1927 fängt er in Chicago bei Firma „Wernecke Construction Company“, als Zimmermann an und baut Kirchturmdächer, Ölfördertürme und Hochhäuser und wird Gruppenleiter für Architektur und Konstruktion.

Dann wechselt er zur Firma „Roberts und Schaefer Company“ als Ingenieur für Entwurf Stahlbau und plant mit für das damals größte Automobilwerk Ford, das auch als erstes die Bandproduktion einführt. Am 16. Dezember 1933 kehrte R. Otto endgültig mit der MS Bremen aus Amerika zurück.

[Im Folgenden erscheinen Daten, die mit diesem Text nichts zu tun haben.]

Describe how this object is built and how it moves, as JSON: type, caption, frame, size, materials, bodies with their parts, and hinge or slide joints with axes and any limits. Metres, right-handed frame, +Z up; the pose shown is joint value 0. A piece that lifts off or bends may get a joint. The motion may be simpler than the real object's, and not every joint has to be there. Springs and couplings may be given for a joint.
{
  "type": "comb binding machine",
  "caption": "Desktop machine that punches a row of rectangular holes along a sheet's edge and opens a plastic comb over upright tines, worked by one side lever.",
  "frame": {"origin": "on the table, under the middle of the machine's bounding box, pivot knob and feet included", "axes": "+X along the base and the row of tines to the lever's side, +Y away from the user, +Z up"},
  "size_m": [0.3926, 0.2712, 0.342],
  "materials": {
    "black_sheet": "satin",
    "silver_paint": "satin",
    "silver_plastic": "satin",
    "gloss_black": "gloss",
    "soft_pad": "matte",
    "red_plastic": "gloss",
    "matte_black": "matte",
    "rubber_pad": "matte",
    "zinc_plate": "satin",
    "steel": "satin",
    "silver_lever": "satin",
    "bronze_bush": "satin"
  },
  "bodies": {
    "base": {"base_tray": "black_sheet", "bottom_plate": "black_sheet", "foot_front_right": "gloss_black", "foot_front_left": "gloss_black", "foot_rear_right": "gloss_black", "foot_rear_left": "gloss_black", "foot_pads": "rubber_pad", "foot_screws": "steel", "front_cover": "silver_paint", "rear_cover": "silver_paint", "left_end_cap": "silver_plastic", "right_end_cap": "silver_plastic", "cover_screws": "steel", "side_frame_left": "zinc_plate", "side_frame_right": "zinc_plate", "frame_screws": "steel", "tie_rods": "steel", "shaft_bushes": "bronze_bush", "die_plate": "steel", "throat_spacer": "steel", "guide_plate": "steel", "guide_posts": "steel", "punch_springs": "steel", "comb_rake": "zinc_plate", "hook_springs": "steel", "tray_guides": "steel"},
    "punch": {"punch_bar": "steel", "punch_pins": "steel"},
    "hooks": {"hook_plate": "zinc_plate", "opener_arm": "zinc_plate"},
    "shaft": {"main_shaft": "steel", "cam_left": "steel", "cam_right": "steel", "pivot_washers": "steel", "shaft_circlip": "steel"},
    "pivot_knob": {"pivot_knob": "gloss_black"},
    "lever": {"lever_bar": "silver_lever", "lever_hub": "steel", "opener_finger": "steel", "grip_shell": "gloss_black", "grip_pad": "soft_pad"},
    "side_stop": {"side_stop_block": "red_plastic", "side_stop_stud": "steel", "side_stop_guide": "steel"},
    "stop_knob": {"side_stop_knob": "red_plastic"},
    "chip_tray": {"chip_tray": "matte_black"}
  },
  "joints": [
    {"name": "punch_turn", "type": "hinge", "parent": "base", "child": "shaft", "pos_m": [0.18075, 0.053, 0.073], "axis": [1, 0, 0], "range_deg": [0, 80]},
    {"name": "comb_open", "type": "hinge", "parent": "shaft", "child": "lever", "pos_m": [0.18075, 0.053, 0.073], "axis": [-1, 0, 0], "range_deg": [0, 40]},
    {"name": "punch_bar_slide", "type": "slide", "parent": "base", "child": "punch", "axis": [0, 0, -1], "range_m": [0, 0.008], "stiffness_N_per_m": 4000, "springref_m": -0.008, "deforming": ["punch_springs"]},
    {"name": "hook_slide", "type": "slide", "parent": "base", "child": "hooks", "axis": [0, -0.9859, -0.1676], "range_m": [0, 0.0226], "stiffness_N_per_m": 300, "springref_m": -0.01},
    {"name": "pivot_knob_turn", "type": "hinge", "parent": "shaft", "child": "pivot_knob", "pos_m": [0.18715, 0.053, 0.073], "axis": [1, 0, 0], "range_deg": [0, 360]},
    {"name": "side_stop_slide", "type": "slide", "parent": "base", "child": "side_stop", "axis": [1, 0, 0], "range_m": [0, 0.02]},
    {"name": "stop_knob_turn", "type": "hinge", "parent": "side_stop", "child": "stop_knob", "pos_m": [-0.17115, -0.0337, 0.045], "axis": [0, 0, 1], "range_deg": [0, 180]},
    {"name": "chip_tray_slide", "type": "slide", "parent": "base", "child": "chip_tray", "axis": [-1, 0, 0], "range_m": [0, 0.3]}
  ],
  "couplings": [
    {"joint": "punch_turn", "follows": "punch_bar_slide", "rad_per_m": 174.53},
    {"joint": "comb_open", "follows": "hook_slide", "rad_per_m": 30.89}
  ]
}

Er fängt in Deutschland bei seinem zukünftigen Schwiegervater „Fritz Rohde“, in der Zimmerei als Geschäftsführer an. 1934 wechselt er nach Magdeburg in das Architekturbüro „Paul Schäffer-Heyroths-Berge“ und baut Werkstätten für die „Adam Opel AG“ in Magdeburg und Brandenburg.
1938 fängt er bei den Opelwerken, Rüsselsheim, als Bauleiter und Architekt an. Am 29. Oktober 1938 heiratet Robert Otto seine Verlobte Melanie Rohde, die er bereits während seines Studiums in Holzminden kennengelernt hatte. Vom 01. Dezember 1939 bis 31. März 1940 ist er für die „Gerhard Fiseler-Werke“ in Kassel als Leiter Abteilung „Werkserhaltung“ und später als Leiter der Bauabteilung tätig.

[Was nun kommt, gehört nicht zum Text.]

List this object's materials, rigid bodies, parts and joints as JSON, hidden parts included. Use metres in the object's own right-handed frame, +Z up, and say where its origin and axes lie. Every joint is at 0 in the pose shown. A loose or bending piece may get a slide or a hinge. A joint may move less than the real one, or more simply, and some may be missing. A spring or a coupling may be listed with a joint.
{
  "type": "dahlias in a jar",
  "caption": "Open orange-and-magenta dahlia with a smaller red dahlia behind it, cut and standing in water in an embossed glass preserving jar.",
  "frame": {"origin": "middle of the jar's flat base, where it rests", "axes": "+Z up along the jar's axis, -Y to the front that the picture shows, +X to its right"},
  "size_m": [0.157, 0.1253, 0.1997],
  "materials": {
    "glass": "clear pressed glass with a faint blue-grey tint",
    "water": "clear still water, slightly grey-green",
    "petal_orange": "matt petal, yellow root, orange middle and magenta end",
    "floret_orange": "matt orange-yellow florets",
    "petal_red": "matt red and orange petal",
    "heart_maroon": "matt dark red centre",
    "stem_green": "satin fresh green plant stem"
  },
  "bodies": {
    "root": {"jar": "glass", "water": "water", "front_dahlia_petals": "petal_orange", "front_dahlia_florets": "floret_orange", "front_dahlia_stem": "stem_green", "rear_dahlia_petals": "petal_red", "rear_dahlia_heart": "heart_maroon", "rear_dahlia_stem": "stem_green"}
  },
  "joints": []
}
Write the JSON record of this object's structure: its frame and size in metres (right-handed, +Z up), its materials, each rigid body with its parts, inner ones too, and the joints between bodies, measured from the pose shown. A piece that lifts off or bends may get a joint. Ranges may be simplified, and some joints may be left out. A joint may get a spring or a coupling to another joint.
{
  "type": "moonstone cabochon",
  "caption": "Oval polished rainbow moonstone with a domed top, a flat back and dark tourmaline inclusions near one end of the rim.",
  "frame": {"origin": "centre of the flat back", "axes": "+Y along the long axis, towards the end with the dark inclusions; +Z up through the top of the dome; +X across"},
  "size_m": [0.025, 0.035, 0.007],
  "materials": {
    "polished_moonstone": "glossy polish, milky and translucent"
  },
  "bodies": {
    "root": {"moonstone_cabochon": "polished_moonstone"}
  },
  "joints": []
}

Am 01. August 1940 fängt er bei Volkswagen in der „Stadt des KdF-Wagens“ (jetzt Wolfsburg) als Leiter der Gebäude-Instandhaltung an. Den Tip für diese Position erhielt er von seinem Bruder Gustav. Die Korrespondenz der Bewerbung und Einstellung lief teilweise über die Adresse Gustav Otto, Reichenbach bei Gera/Thüringen, der dort Direktor der „Porzellanfabrik Carl Carstens“ war.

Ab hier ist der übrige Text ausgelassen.